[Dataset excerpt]

┌────────

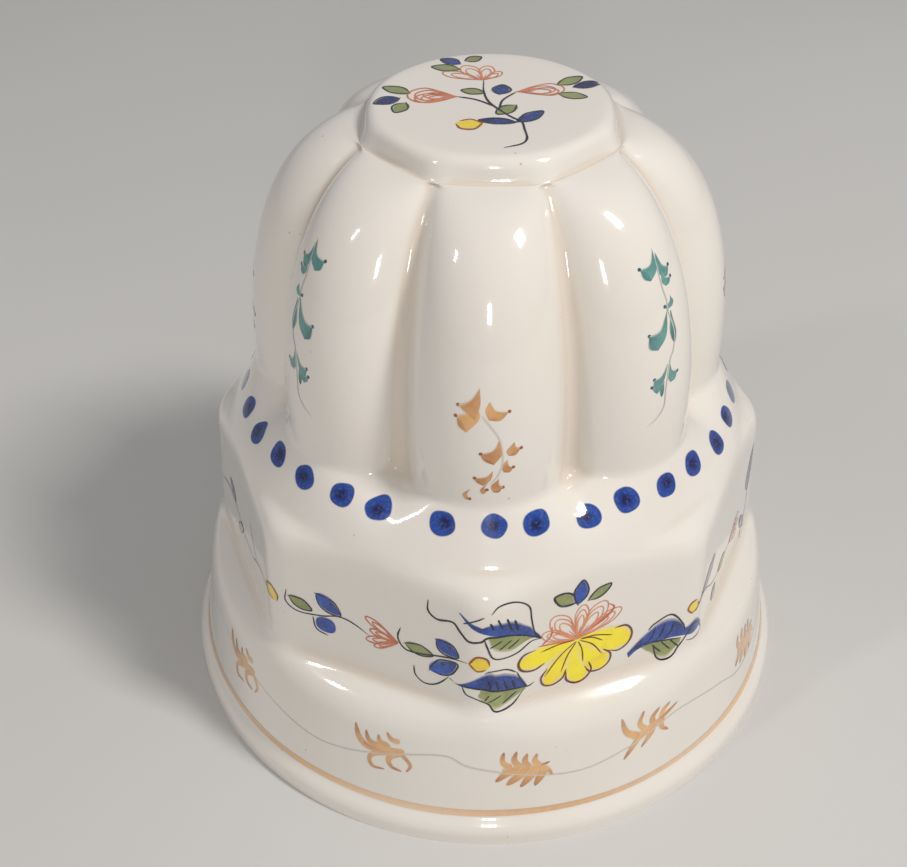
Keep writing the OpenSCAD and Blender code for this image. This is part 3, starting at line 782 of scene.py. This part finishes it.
# A fern is a list of fronds, each with its route and width
FERN_A = [([(0, 0), (-3.2, -0.1), (-5.5, 1.9), (-6.5, 5.9)], 1.7),
          ([(2.6, 1.7), (0, 1.1), (-2.9, 1.9), (-3.7, 4.8)], 1.5),
          ([(1.9, 1.9), (0, 2.4), (-0.5, 4.6)], 1.3), ([(4.9, 3.9), (2.9, 4.1), (1.6, 6)], 1.2),
          ([(5.2, 0.5), (-0.6, -1.3), (-2.6, -3.5), (-1.9, -6), (1.2, -5.9)], 1.3),
          ([(5.2, 0.5), (2.3, -2), (2.9, -4.5), (5.5, -5.3)], 1.3),
          ([(5.2, 0.5), (7.5, -2.7), (6.6, -5.2)], 1),
          ([(6, 1), (2, 0.5), (-2, -0.2), (-4.4, 0.6)], 1.4)]
FERN_B = [([(-2.6, 0.8), (-4.6, 2.8), (-4.3, 5.9)], 1.4),
          ([(-0.4, 0.8), (-1.9, 3.2), (-1.3, 6)], 1.4), ([(1.8, 0.6), (0.6, 2.6), (1.2, 5.1)], 1.4),
          ([(4.2, 0.8), (3, 2.6), (3.5, 4.8)], 1.3),
          ([(-4.6, 0), (0, 0.4), (3.6, 0.6), (6.6, 1.7)], 1.5),
          ([(-0.6, 0.3), (-3.4, -0.7), (-6.2, -3.4)], 2),
          ([(1.2, 0.2), (-1.2, -2.2), (-3.6, -4.6)], 2.2),
          ([(3.6, 0.4), (1.6, -2.6), (-0.4, -5.4)], 2.2),
          ([(5.4, 0.6), (4.4, -2.2), (3, -5.4)], 2),
          ([(4.6, 0.6), (6.4, -1), (7.2, -2.8)], 1.2)]
FERN_C = [([(-3.2, -1.6), (-6.6, 1.4), (-7.9, 6.1)], 1.6),
          ([(-1.2, -0.4), (-2.9, 2.4), (-1.6, 5.7)], 1.4),
          ([(1, 0.2), (0.9, 2.4), (3.1, 4.4)], 1.4), ([(3.4, 0.6), (4.2, 2.8), (6.4, 4.1)], 1.3),
          ([(-5, -1.4), (-1.2, -0.8), (3.6, 0.6), (8.8, 2.6)], 1.4),
          ([(-0.4, -0.6), (-3.8, -2.8), (-7.5, -7.2)], 1.7),
          ([(1.4, 0), (-0.2, -3), (-2.6, -5.6)], 1.5),
          ([(3.6, 0.4), (3.6, -2.4), (5.6, -4.4)], 1.3)]
FERNS = [(-54, 22.8, FERN_A), (-18.6, 23.8, FERN_A), (7.3, 21.8, FERN_B), (32.4, 24.5, FERN_C),
         (63, 22.6, FERN_B), (97, 23.4, FERN_A), (131, 22.2, FERN_C), (165, 23.6, FERN_B),
         (199, 22.4, FERN_A), (236, 23.2, FERN_C), (271, 22.6, FERN_B)]
for azimuth, height, fronds in FERNS:
    placer = Wall(azimuth, height)
    for route, width in fronds:
        stroke(ochre, placer, route, width * FERN_SWELL, "tail", 0.05, 0.97, rough=0.08,
               deepen=0.55)


def crescent(paint, placer, tip, inner, hook, back, belly, under, tone):
    """A leaf between its hollow inner edge, which ends in a dark hook, and its round back."""
    wash(paint, placer, [tip, inner, hook], [tip, back, belly], tone + 0.1, tone)
    chord = [0.45 * (a + b) + 0.1 * c for a, b, c in zip(hook, belly, tip)]
    wash(paint, placer, [hook, under, belly], [hook, chord, belly], tone + 0.25, tone + 0.05)
    blob(paint, placer.shifted(*hook), 0.4, tone=0.9)


# Leaves down the lobes, ochre on every other one, in millimetres: tip, inner edge, hook, back,
# belly, under. The first few are paler.
OCHRE_LEAN, OCHRE_Z, OCHRE_PALE = 1.3, 105.8, 3
OCHRE_SPRIG = [
    ((-2.7, 12), (-4.6, 9.2), (-7.1, 7.8), (-2.5, 8.5), (-3.5, 4.6), (-5, 5.8)),
    ((-3.4, 8.4), (-5.4, 6.2), (-7.6, 5.2), (-2.6, 5.2), (-5.3, 1.6), (-7, 2.8)),
    ((-0.6, 9), (0.9, 7.2), (3.5, 6.6), (-1.4, 7), (-0.7, 4.8), (1.7, 4.7)),
    ((1.5, 0.1), (0.3, -2.4), (-2.3, -3.4), (2.1, -3.5), (0.4, -6.2), (-1.6, -5.2)),
    ((4.6, -1), (5.1, -2.3), (6.1, -2.7), (3, -2.9), (3.5, -4.2), (5, -4.2)),
    ((3.2, -5.2), (3.7, -6.5), (4.5, -7.3), (2.1, -6.8), (2.5, -8.3), (3.8, -8.5)),
    ((0.3, -7.8), (-1.1, -9.3), (-3.5, -9.8), (-0.1, -10.1), (-1.7, -11.9), (-2.9, -11.1)),
    ((1.5, -10.1), (1.6, -11.6), (2.4, -12.4), (-0.1, -11.9), (0.4, -13.6), (1.7, -13.7)),
    ((-0.9, -11.3), (-1.4, -12.6), (-0.9, -12.9), (-2.3, -12.9), (-2, -14), (-1.3, -13.9)),
    ((-4.5, -13.1), (-5.1, -14.6), (-4.5, -15.7), (-6, -14.6), (-5.6, -15.8), (-5, -16))]
OCHRE_STEM = [(-2.1, 5.8), (0.2, 2.6), (1.6, 0), (2.2, -3.2), (2.2, -6.4), (1.2, -9.4),
              (-0.4, -11.5)]
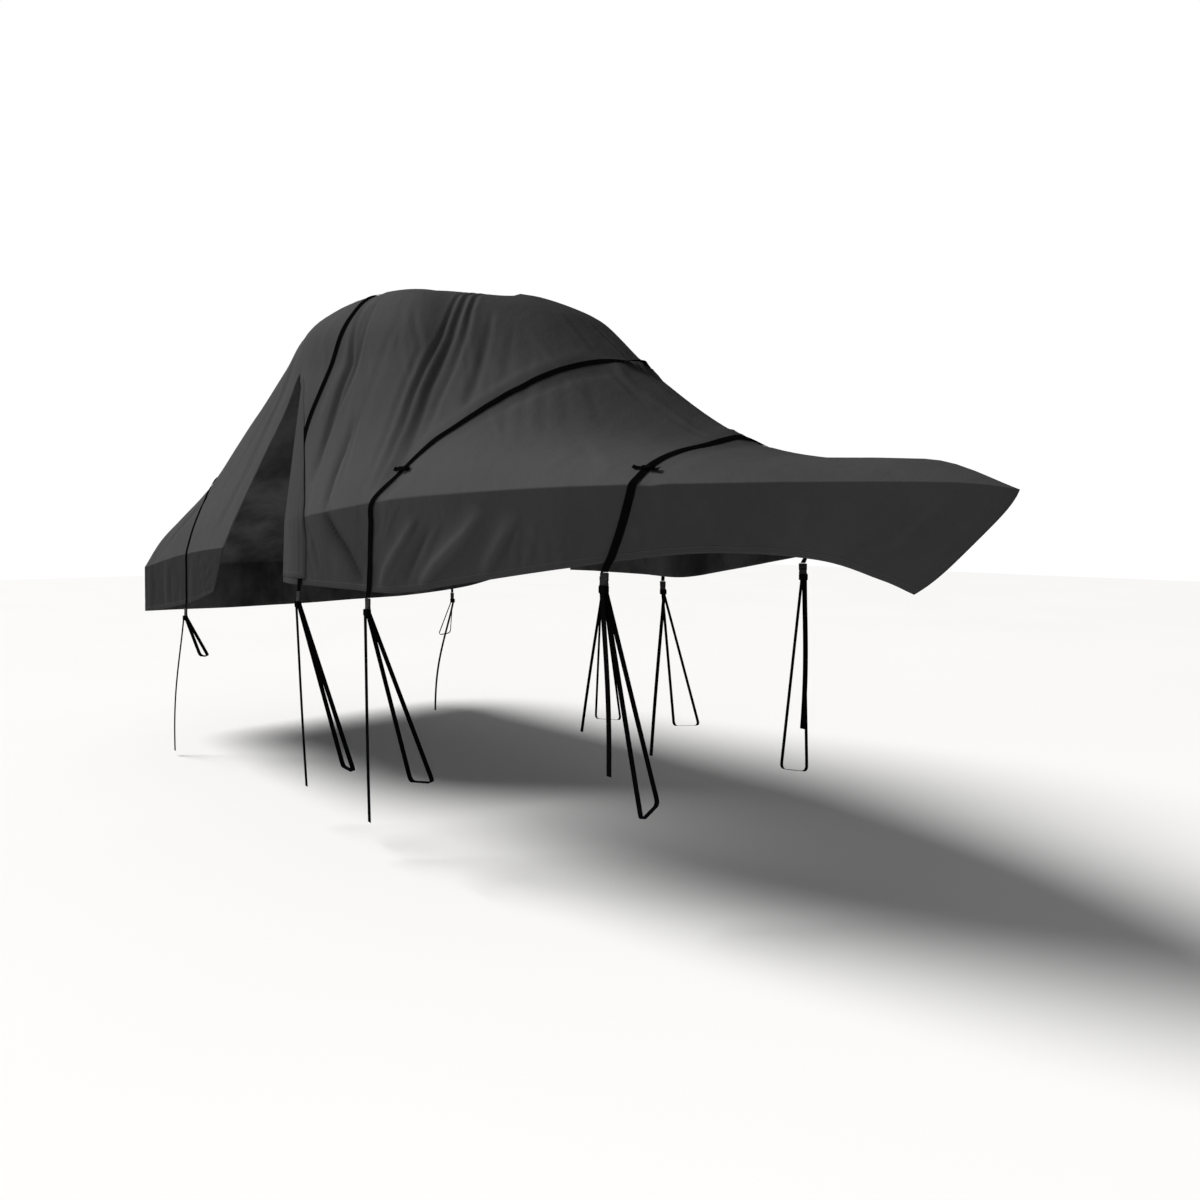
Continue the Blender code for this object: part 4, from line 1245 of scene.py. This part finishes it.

└────────

Only the lines from the first line of the material above through the line that contains "deepen=0.55)" should be quoted, each one exactly.

Completed exercise:
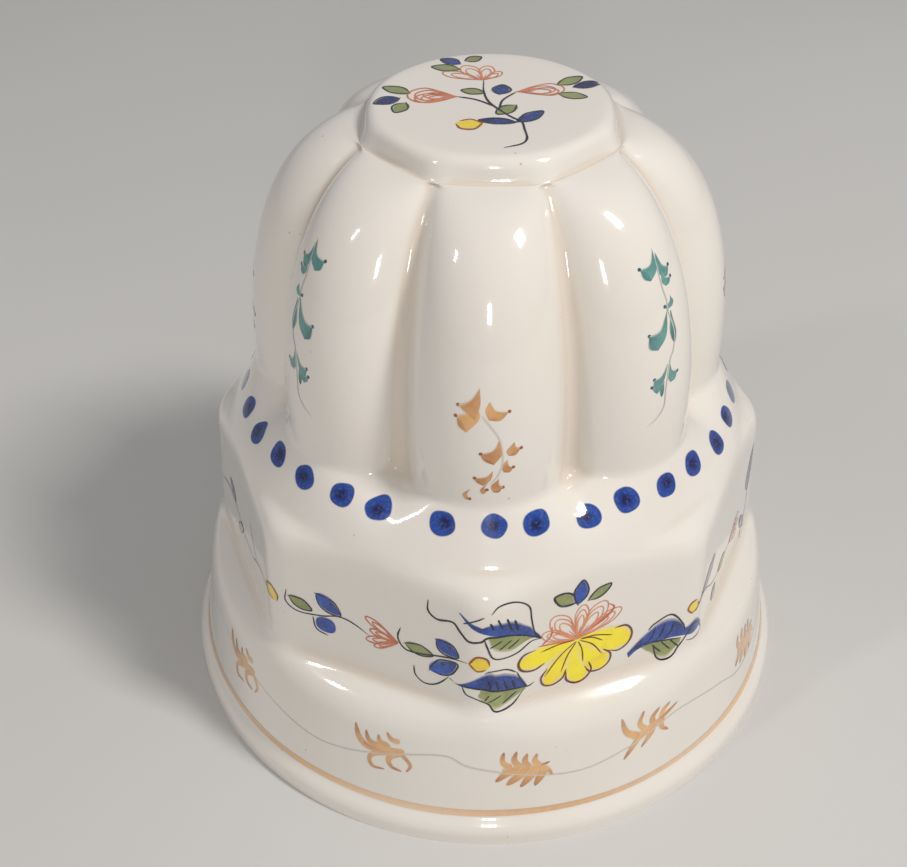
Keep writing the OpenSCAD and Blender code for this image. This is part 3, starting at line 782 of scene.py. This part finishes it.
# A fern is a list of fronds, each with its route and width
FERN_A = [([(0, 0), (-3.2, -0.1), (-5.5, 1.9), (-6.5, 5.9)], 1.7),
          ([(2.6, 1.7), (0, 1.1), (-2.9, 1.9), (-3.7, 4.8)], 1.5),
          ([(1.9, 1.9), (0, 2.4), (-0.5, 4.6)], 1.3), ([(4.9, 3.9), (2.9, 4.1), (1.6, 6)], 1.2),
          ([(5.2, 0.5), (-0.6, -1.3), (-2.6, -3.5), (-1.9, -6), (1.2, -5.9)], 1.3),
          ([(5.2, 0.5), (2.3, -2), (2.9, -4.5), (5.5, -5.3)], 1.3),
          ([(5.2, 0.5), (7.5, -2.7), (6.6, -5.2)], 1),
          ([(6, 1), (2, 0.5), (-2, -0.2), (-4.4, 0.6)], 1.4)]
FERN_B = [([(-2.6, 0.8), (-4.6, 2.8), (-4.3, 5.9)], 1.4),
          ([(-0.4, 0.8), (-1.9, 3.2), (-1.3, 6)], 1.4), ([(1.8, 0.6), (0.6, 2.6), (1.2, 5.1)], 1.4),
          ([(4.2, 0.8), (3, 2.6), (3.5, 4.8)], 1.3),
          ([(-4.6, 0), (0, 0.4), (3.6, 0.6), (6.6, 1.7)], 1.5),
          ([(-0.6, 0.3), (-3.4, -0.7), (-6.2, -3.4)], 2),
          ([(1.2, 0.2), (-1.2, -2.2), (-3.6, -4.6)], 2.2),
          ([(3.6, 0.4), (1.6, -2.6), (-0.4, -5.4)], 2.2),
          ([(5.4, 0.6), (4.4, -2.2), (3, -5.4)], 2),
          ([(4.6, 0.6), (6.4, -1), (7.2, -2.8)], 1.2)]
FERN_C = [([(-3.2, -1.6), (-6.6, 1.4), (-7.9, 6.1)], 1.6),
          ([(-1.2, -0.4), (-2.9, 2.4), (-1.6, 5.7)], 1.4),
          ([(1, 0.2), (0.9, 2.4), (3.1, 4.4)], 1.4), ([(3.4, 0.6), (4.2, 2.8), (6.4, 4.1)], 1.3),
          ([(-5, -1.4), (-1.2, -0.8), (3.6, 0.6), (8.8, 2.6)], 1.4),
          ([(-0.4, -0.6), (-3.8, -2.8), (-7.5, -7.2)], 1.7),
          ([(1.4, 0), (-0.2, -3), (-2.6, -5.6)], 1.5),
          ([(3.6, 0.4), (3.6, -2.4), (5.6, -4.4)], 1.3)]
FERNS = [(-54, 22.8, FERN_A), (-18.6, 23.8, FERN_A), (7.3, 21.8, FERN_B), (32.4, 24.5, FERN_C),
         (63, 22.6, FERN_B), (97, 23.4, FERN_A), (131, 22.2, FERN_C), (165, 23.6, FERN_B),
         (199, 22.4, FERN_A), (236, 23.2, FERN_C), (271, 22.6, FERN_B)]
for azimuth, height, fronds in FERNS:
    placer = Wall(azimuth, height)
    for route, width in fronds:
        stroke(ochre, placer, route, width * FERN_SWELL, "tail", 0.05, 0.97, rough=0.08,
               deepen=0.55)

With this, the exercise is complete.